Jesus wept. When many people think about Jesus’ raising his friend Lazarus from the dead, they focus on those tears shed shortly before Jesus called for Lazarus to come out from the tomb. Why did he weep? They wonder, and perhaps miss what else Jesus did before performing the miracle. First, however, he wept because he was “greatly disturbed” (John 11:33,38 NRSV), a term that in the text’s original Greek usually indicated anger. Something about this death made it significant for Jesus. He wept. He asked for the stone blocking the entrance to the tomb to be moved. He reminded the sister of the dead man, “Did I not tell you that if you believed, you would see the glory of God?” And he prayed.
This prayer of Jesus strikes an unexpected note. One wonders if all the prayer has been included in the text. Some of what he says in the prayer seems to conflict with earlier teaching by him about prayer. Jesus said while teaching his disciples to pray, “…whenever you pray, do not be like the hypocrites; for they love to stand and pray in the synagogues and at the street corners, so that they may be seen by others. Truly I tell you, they have received their reward. But whenever you pray, go into your room and shut the door and pray to your Father who is in secret; and your Father who sees in secret will reward you” (Matthew 6:5-6). Jesus tells his disciples that prayer is not a spectator sport. Then, outside the tomb of Lazarus, Jesus prays, “Father, I thank you for having heard me. I knew that you always hear me, but I have said this for the sake of the crowd standing here, so that they may believe that you sent me” (John 11:41, 42). What had the Father heard? Did Jesus pray this prayer “to be seen of men?”

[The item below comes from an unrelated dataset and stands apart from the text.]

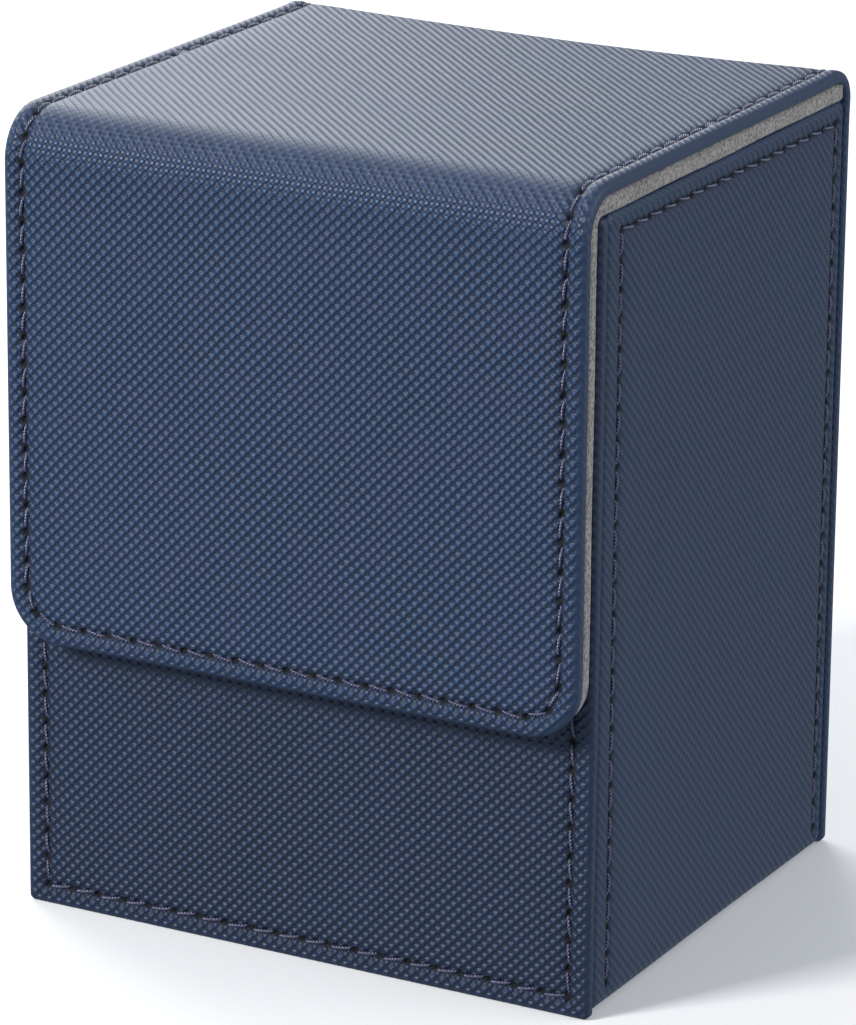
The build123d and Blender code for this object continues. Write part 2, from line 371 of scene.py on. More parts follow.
def skin(name, surface, outline, lines, seams, relief, uv_sign, flip, shade=0.0, rows=EVEN_ROWS, calm=0.0):
    """A leather or lining sheet: a grid over its outline, pressed in along its seams and turned at its rims.

    shade darkens the leather's colour as painted shade, on pieces that less light reaches; rows is the share
    of one family of the grain's rows, and calm flattens the grain; the last two can change along the sheet.
    """
    across, along = np.meshgrid(*lines)
    plan_x, plan_y, down, gap, flat_x, flat_y = outline.shape(across, along)
    distance, pit = seam_field(seams, plan_x, plan_y)
    channel = np.exp(-((distance / CHANNEL_REACH) ** 2))
    pucker = np.exp(-((distance / PUCKER_REACH) ** 2))
    on_face = np.clip((gap - PRESS_START) / PRESS_FADE, 0, 1)
    pressed = (CHANNEL * channel + PIT * pit) * on_face + PUCKER * pucker
    depth = down + pressed + relief(plan_x, plan_y, gap)
    points = surface.place(plan_x, plan_y, depth).reshape(-1, 3)
    made = make_object(name, points, grid_faces(across.shape[1], across.shape[0], flip))
    mesh = made.data
    # Painted shade: marks the seams' channels and needle holes to be coloured dark, for the shade that falls
    # into them.
    set_float(mesh, "seam_shade", np.clip(CHANNEL_SHADE * channel + pit, 0, 1) * on_face)
    set_float(mesh, "rim", 1 - np.clip((gap - BEAD_START) / BEAD_FADE, 0, 1))
    # Painted shade: how much the piece's leather colour is darkened.
    set_float(mesh, "shade", np.full(gap.shape, shade))
    set_float(mesh, "calm", np.broadcast_to(calm(plan_y) if callable(calm) else calm, gap.shape))
    set_float(mesh, "rows", np.broadcast_to(rows(plan_y) if callable(rows) else rows, gap.shape))
    uv = np.stack([flat_x.ravel(), uv_sign * flat_y.ravel()], axis=1) / UV_UNIT
    corner_points = np.empty(len(mesh.loops), np.int32)
    mesh.loops.foreach_get("vertex_index", corner_points)
    layer = mesh.uv_layers.new(name="grain")
    layer.data.foreach_set("uv", uv[corner_points].astype(np.float32).ravel())
    return made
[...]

The whole episode about Lazarus dying surprises us. Jesus hears that a very close friend is ill and that the family wants him to come quickly, but he delays going for several days. Jesus weeps at the graveside. Now he prays this cryptic prayer for the benefit of the audience.
Context shapes understanding of biblical passages. Here, the larger context is the Gospel of John, whose author writes near the end of the book, “Now Jesus did many other signs in the presence of his disciples, which are not written in this book. But these are written so that you may come to believe that Jesus is the Messiah, the Son of God, and that through believing you may have life in his name” (John 20:30,31). Jesus prays as he does at the tomb of Lazarus so that the witnesses of what will happen next “may come to believe…and that through believing…may have life in his name.” He also echoes the prayer of Elijah in 1 Kings 18; the Old Testament prophet prayed¸”O Lord, God of Abraham, Isaac, and Israel, let it be know this day that you are God in Israel, that I am your servant, and that I have done all these things at your bidding. Answer me, O Lord, answer me, so that this people may know that you, O Lord, are God, and that you have turned their hearts back” (1 Kings 18:36-37). Both prayers plead that people who hear the prayer will believe that the one who prays is the messenger of God, and in both contexts, this response will result in faith and in God being glorified. The prayers focus on the faith response of the audience.
What had Jesus prayed beforehand? When had he prayed it? Had he prayed words at the graveside that were not included in the text, or had he prayed while he delayed coming to Bethany? We don’t know. We know that Jesus rejoices in his confidence that God hears his prayers and that he prays that those who hear his prayer will come to believe that he is God’s Messiah.
Jesus wept, and may have done so in anger. He prays, however, that the people who hear him may come to believe. He prays that they may understand that he is not just a miracle worker, but may understand that he is the Messiah of God, that they may comprehend that “God so loved the world that he gave his only Son, so that everyone who believes in him may not perish but may have eternal life (John 3:16).” He prays for life.